What this means for different types of investors
For long-term Bitcoin believers, Metaplanet offers a high-beta, equity-based way to gain exposure to BTC, with potential upside from both the underlying asset and the company’s capital markets strategy. The trade-off is amplified volatility, recurring dilution risk, and reliance on management’s timing and financial engineering.
Shorter-term traders are likely to focus on the technical levels, the post-raise supply overhang, and the pace at which new Bitcoin purchases are executed. If Metaplanet’s buying coincides with major moves in the Bitcoin market, the stock could become a proxy for leveraged sentiment swings.
More conservative investors, meanwhile, may view the pivot with skepticism, especially those who initially bought Metaplanet for non‑crypto reasons. For them, the company’s identity shift represents a fundamental change in risk profile, business model, and long-term predictability.
The bigger picture: strategy over spot price
Ultimately, the future of Metaplanet’s “Bitcoin treasury” experiment will hinge less on any single day’s Bitcoin price and more on the coherence and discipline of its strategy. Key questions include:
– Can the company maintain access to capital without alienating existing shareholders?
– Will it build robust risk management around derivatives and borrowing?
– And can it communicate clearly enough to keep investors aligned through inevitable Bitcoin cycles?
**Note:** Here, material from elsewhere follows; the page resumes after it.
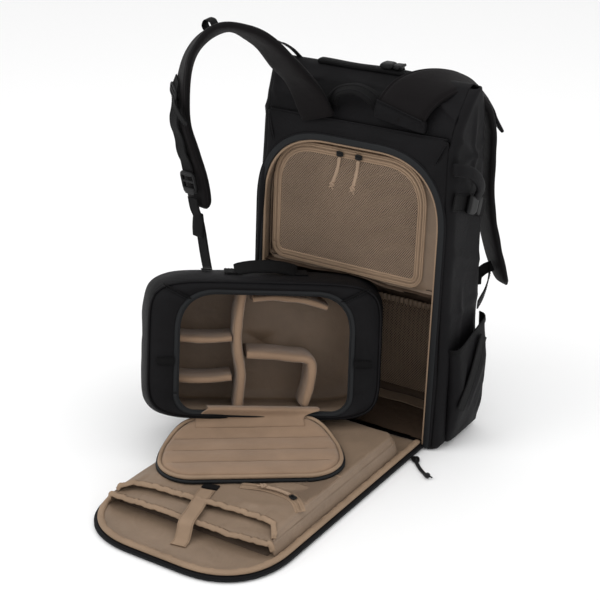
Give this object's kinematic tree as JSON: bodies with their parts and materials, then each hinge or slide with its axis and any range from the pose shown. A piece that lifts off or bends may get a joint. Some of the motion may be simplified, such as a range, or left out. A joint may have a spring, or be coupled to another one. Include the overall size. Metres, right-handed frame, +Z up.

The newly approved $127 million raise is a decisive step in that direction. It signals that Metaplanet is willing to endure short-term dilution and share price volatility in pursuit of a large, long-term Bitcoin position. Whether the market ultimately rewards that conviction will depend on both the trajectory of Bitcoin itself and how skillfully the company navigates the financial and regulatory landscape that surrounds it.